Common Denormalization Scenarios
- Analytics & Reporting: Duplicate data in summary tables for faster queries. Update via triggers or scheduled jobs.
- Caching Layers: Store computed values (like user reputation scores) directly in user tables.
- Read-Heavy APIs: Include related data in main tables to avoid expensive joins.
- Legacy System Integration: Sometimes you inherit denormalized schemas and can't change them.
Practical Tips for Modern Development
Start Normalized, Denormalize Strategically
Always design for 3NF first. Only denormalize after measuring performance bottlenecks.
Use Views for Complex Queries
Instead of denormalizing tables, create views that handle complex joins. Keeps your base tables clean.

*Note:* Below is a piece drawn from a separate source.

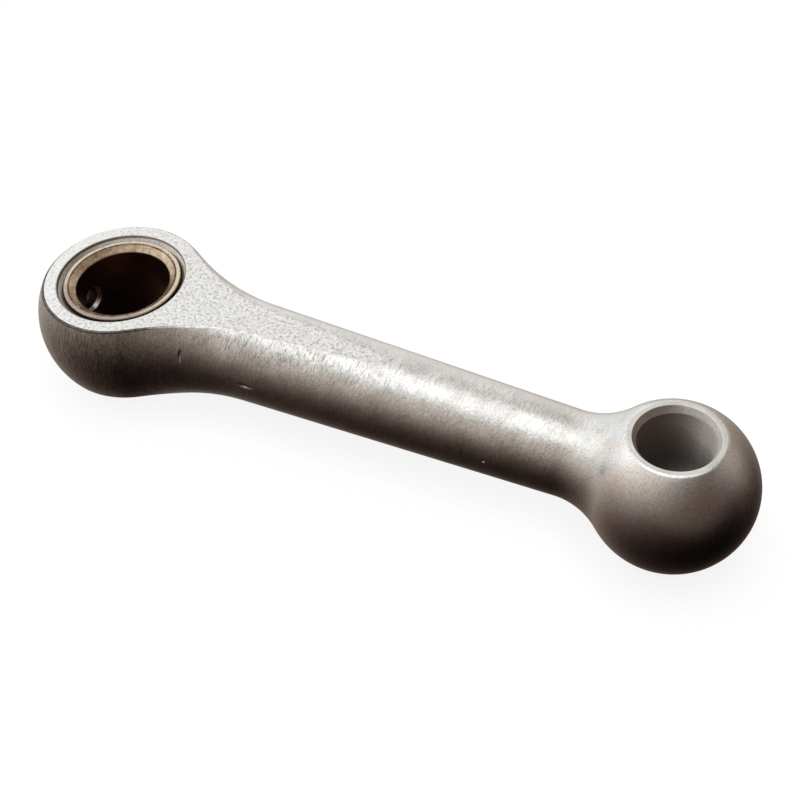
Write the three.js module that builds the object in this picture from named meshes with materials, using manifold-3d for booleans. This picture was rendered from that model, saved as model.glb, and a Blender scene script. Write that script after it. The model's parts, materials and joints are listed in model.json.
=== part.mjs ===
// Connecting rod of a small model engine: a turned aluminium rod body with a
// bronze bush pressed into its big end.
// Millimetres, +Z up. The origin is the centre of the big-end bore, both bores
// run along Z, and the small end lies on +X.

import * as THREE from 'three';
import { mergeVertices } from 'three/addons/utils/BufferGeometryUtils.js';
import Module from 'manifold-3d';

// ---- driving dimensions (mm) ----

const CENTRES = 34.0; // distance between the two bores

const BIG_END_R = 5.38; // ball form of the big end, about the origin
const BIG_END_HALF = 2.69; // half its thickness, flat to flat
const SMALL_END_R = 4.55; // ball form of the small end
const SMALL_END_HALF = 3.76;

const SHANK_X1 = 6.8; // two stations that set the shank's taper
const SHANK_R1 = 2.97;
const SHANK_X2 = 28.9;
const SHANK_R2 = 2.39;
const BIG_FILLET_R = 13.7; // blends the big end into the shank
const SMALL_FILLET_R = 4.05; // blends the shank into the small end

const BUSH_BORE_R = 2.77; // runs on a 5.5 mm crank pin
const BUSH_OUTER_R = 3.45;
const BUSH_RECESS = 0.12; // the bush's ends lie this far below the flats
const BUSH_BEVEL = 0.33; // bevel in its upper mouth, which clears the root of the crank pin
const BUSH_BEVEL_DEPTH = 0.31;
const PRESS_GAP = 0.01; // radial gap that keeps the pressed pair apart as solids

const SEAT_MOUTH_R = 3.81; // bevel at the seat, which leaves a groove round the bush
const SEAT_MOUTH_DEPTH = 0.37;

const PIN_BORE_R = 2.01; // runs on a 4 mm gudgeon pin
const PIN_MOUTH_R = 2.24;
const PIN_MOUTH_DEPTH = 0.37;

const OIL_HOLE_R = 0.65; // radial hole through the eye and the bush, at the outer end

const FLATS_SPLIT_X = 23.8; // the shank is slimmer here than either pair of flats

// ---- fineness of the facets ----

const ROD_SIDES = 56; // round the rod's own axis
const BORE_SIDES = 56; // round each bore
const OIL_HOLE_SIDES = 20;
const ARC_STEP = THREE.MathUtils.degToRad(7.5); // along the rod's outline

const CLEAR = 1.0; // how far a cutter runs past what it cuts

const RIGHT_ANGLE = Math.PI / 2;

const wasm = await Module();
wasm.setup();

// ---- materials ----

function material(name, color, roughness) {
  return new THREE.MeshStandardMaterial({ name, color, roughness, metalness: 1.0 });
}

const aluminium = material('aluminium', 0xc9c4bc, 0.45);
const bronze = material('bronze', 0xb08a5e, 0.38);

// ---- solids ----

function toSolid(geometry) {
  const bare = geometry.clone();
  bare.deleteAttribute('normal');
  bare.deleteAttribute('uv');
  const merged = mergeVertices(bare);
  const index = merged.getIndex().array;
  const corners = [];
  for (let i = 0; i < index.length; i += 3) {
    const [a, b, c] = index.subarray(i, i + 3);
    // A lathe's rows collapse to a point on its axis.
    if (a !== b && b !== c && c !== a) corners.push(a, b, c);
  }
  const mesh = new wasm.Mesh({
    numProp: 3,
    vertProperties: new Float32Array(merged.getAttribute('position').array),
    triVerts: new Uint32Array(corners),
  });
  return new wasm.Manifold(mesh);
}

function toGeometry(solid) {
  const mesh = solid.getMesh();
  const geometry = new THREE.BufferGeometry();
  geometry.setAttribute('position', new THREE.BufferAttribute(mesh.vertProperties, 3));
  geometry.setIndex(new THREE.BufferAttribute(mesh.triVerts, 1));
  geometry.computeVertexNormals();
  return geometry;
}

// A profile of (radius, height) points turned about Z.
function turnedAboutZ(profile, sides) {
  const points = profile.map(([radius, height]) => new THREE.Vector2(radius, height));
  return toSolid(new THREE.LatheGeometry(points, sides).rotateX(RIGHT_ANGLE));
}

// ---- the rod's outline: (radius, x) points from the big end to the small end ----

const taper = (SHANK_R2 - SHANK_R1) / (SHANK_X2 - SHANK_X1);
const slant = Math.hypot(1, taper);

function shankRadius(x) {
  return SHANK_R1 + taper * (x - SHANK_X1);
}

// The fillet that touches both the ball of radius ballR about x = ballX and the
// shank. side is +1 where the shank leaves the ball towards +X, and -1 where it
// arrives from -X.
function fillet(ballX, ballR, filletR, side) {
  const lift = shankRadius(0) + filletR * slant;
  const reach = ballR + filletR;
  const a = 1 + taper * taper;
  const b = 2 * (taper * lift - ballX);
  const c = ballX * ballX + lift * lift - reach * reach;
  const x = (-b + side * Math.sqrt(b * b - 4 * a * c)) / (2 * a);
  const radius = lift + taper * x;
  return {
    centre: new THREE.Vector2(radius, x),
    radius: filletR,
    onBall: Math.atan2(ballX - x, -radius),
    onShank: Math.atan2(taper, -1),
  };
}

// Points on an arc in the (radius, x) plane, the short way round.
function arc(centre, radius, from, to) {
  const sweep = Math.atan2(Math.sin(to - from), Math.cos(to - from));
  const steps = Math.max(2, Math.ceil(Math.abs(sweep) / ARC_STEP));
  const points = [];
  for (let i = 0; i <= steps; i += 1) {
    const angle = from + (sweep * i) / steps;
    const outward = new THREE.Vector2(Math.cos(angle), Math.sin(angle));
    points.push(outward.multiplyScalar(radius).add(centre));
  }
  return points;
}

function rodOutline() {
  const bigBall = new THREE.Vector2(0, 0);
  const smallBall = new THREE.Vector2(0, CENTRES);
  const first = fillet(0, BIG_END_R, BIG_FILLET_R, 1);
  const last = fillet(CENTRES, SMALL_END_R, SMALL_FILLET_R, -1);
  const bigJoin = first.centre.angle();
  const smallJoin = last.centre.clone().sub(smallBall).angle();
  const points = [
    ...arc(bigBall, BIG_END_R, -RIGHT_ANGLE, bigJoin),
    ...arc(first.centre, first.radius, first.onBall, first.onShank).slice(1),
    ...arc(last.centre, last.radius, last.onShank, last.onBall),
    ...arc(smallBall, SMALL_END_R, smallJoin, RIGHT_ANGLE).slice(1),
  ];
  points[0].x = 0;
  points[points.length - 1].x = 0;
  return points;
}

function turnedBlank() {
  const lathe = new THREE.LatheGeometry(rodOutline(), ROD_SIDES);
  return toSolid(lathe.rotateZ(-RIGHT_ANGLE));
}

// ---- cutters ----

// Everything on one side of a milled flat, over the span from x0 to x1.
function overFlat(x0, x1, half, side) {
  const height = BIG_END_R + CLEAR;
  const width = 2 * (BIG_END_R + CLEAR);
  const box = new THREE.BoxGeometry(x1 - x0, width, height);
  return toSolid(box.translate((x0 + x1) / 2, 0, side * (half + height / 2)));
}

// A bore along Z with a bevelled mouth at each flat.
function boreCutter(x, boreR, mouthR, mouthDepth, half) {
  const top = half + CLEAR;
  const profile = [
    [0, -top],
    [mouthR, -top],
    [mouthR, -half],
    [boreR, mouthDepth - half],
    [boreR, half - mouthDepth],
    [mouthR, half],
    [mouthR, top],
    [0, top],
  ];
  return turnedAboutZ(profile, BORE_SIDES).translate([x, 0, 0]);
}

// From inside the big-end bore out through the end of the eye, along -X.
function oilHoleCutter() {
  const length = BIG_END_R + CLEAR;
  const hole = new THREE.CylinderGeometry(OIL_HOLE_R, OIL_HOLE_R, length, OIL_HOLE_SIDES);
  return toSolid(hole.rotateZ(RIGHT_ANGLE).translate(-length / 2 - CLEAR, 0, 0));
}

// ---- sub-parts ----

function rodBody() {
  const before = -BIG_END_R - CLEAR;
  const beyond = CENTRES + SMALL_END_R + CLEAR;
  let solid = turnedBlank();
  for (const side of [1, -1]) {
    solid = solid.subtract(overFlat(before, FLATS_SPLIT_X, BIG_END_HALF, side));
    solid = solid.subtract(overFlat(FLATS_SPLIT_X, beyond, SMALL_END_HALF, side));
  }
  const seatR = BUSH_OUTER_R + PRESS_GAP;
  const seat = boreCutter(0, seatR, SEAT_MOUTH_R, SEAT_MOUTH_DEPTH, BIG_END_HALF);
  const pinBore = boreCutter(CENTRES, PIN_BORE_R, PIN_MOUTH_R, PIN_MOUTH_DEPTH, SMALL_END_HALF);
  return solid.subtract(seat).subtract(pinBore).subtract(oilHoleCutter());
}

function bigEndBush() {
  const half = BIG_END_HALF - BUSH_RECESS;
  const ring = turnedAboutZ(
    [
      [BUSH_OUTER_R, -half],
      [BUSH_OUTER_R, half],
      [BUSH_BORE_R + BUSH_BEVEL, half],
      [BUSH_BORE_R, half - BUSH_BEVEL_DEPTH],
      [BUSH_BORE_R, -half],
      [BUSH_OUTER_R, -half],
    ],
    BORE_SIDES,
  );
  return ring.subtract(oilHoleCutter());
}

function namedMesh(name, solid, finish) {
  const mesh = new THREE.Mesh(toGeometry(solid), finish);
  mesh.name = name;
  return mesh;
}

const connectingRod = new THREE.Group();
connectingRod.add(namedMesh('rod_body', rodBody(), aluminium));
connectingRod.add(namedMesh('big_end_bush', bigEndBush(), bronze));

export default connectingRod;
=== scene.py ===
"""Looks of a small engine's connecting rod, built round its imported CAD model.

The rod and the bronze bush of its big end are made again as fine, closed meshes. The rod is turned
about the X axis, so most of it is a grid of stations along X and of angles round X. Its flats, bores
and oil hole are patches that meet that grid point for point. Lengths are in millimetres until a mesh
is made.
"""

import json
import math

import bmesh
import bpy
import numpy as np
from mathutils import Matrix, Vector, geometry


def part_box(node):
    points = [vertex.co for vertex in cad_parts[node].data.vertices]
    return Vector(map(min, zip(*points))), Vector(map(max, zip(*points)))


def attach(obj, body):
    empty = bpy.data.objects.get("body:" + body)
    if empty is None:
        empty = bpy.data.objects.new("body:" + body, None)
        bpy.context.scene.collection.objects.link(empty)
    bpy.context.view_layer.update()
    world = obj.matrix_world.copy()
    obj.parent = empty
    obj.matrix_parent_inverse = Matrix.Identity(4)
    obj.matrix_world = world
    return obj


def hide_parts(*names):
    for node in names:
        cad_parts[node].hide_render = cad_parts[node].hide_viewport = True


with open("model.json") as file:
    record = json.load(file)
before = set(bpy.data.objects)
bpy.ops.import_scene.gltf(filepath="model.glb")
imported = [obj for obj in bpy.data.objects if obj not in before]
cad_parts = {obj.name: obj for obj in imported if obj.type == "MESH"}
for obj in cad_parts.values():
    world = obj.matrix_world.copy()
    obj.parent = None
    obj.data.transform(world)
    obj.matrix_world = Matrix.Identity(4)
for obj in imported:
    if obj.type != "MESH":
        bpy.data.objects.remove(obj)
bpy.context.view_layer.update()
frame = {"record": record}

MM = 0.001

# ---- sizes that the CAD model gives ----

rod_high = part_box("rod_body")[1] / MM
bush_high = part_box("big_end_bush")[1] / MM
mounts = {mount["name"]: mount for mount in frame["record"]["mounts"]}

SMALL_END_R = 4.55
CENTRES = rod_high.x - SMALL_END_R
BIG_END_R = rod_high.y
SMALL_END_HALF = rod_high.z
BIG_END_HALF = mounts["big_end_upper_face"]["pos_m"][2] / MM
BUSH_OUTER_R = bush_high.x
BUSH_HALF = bush_high.z
BUSH_BORE_R = mounts["crank_pin"]["dims"]["r_mm"]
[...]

Document Your Design Decisions
When you denormalize, document why. Future developers (including future you) will thank you.
Test with Realistic Data
Performance testing with 100 rows means nothing. Test with production-scale data volumes.
Tools to Help You
Designing normalized databases manually can be tedious. Here are some tools that help:
- Structa: AI-powered database design that handles normalization automatically
- dbdiagram.io: Visual database design with normalization checking
- SQL Server Management Studio: Built-in normalization analysis
- pgModeler: Open-source PostgreSQL design tool
🎯 The Bottom Line
Normalization isn't a religious doctrine—it's a tool for achieving data integrity. Understand the principles, apply them judiciously, and don't be afraid to bend the rules when performance demands it.
Your database should serve your application's needs, not the other way around.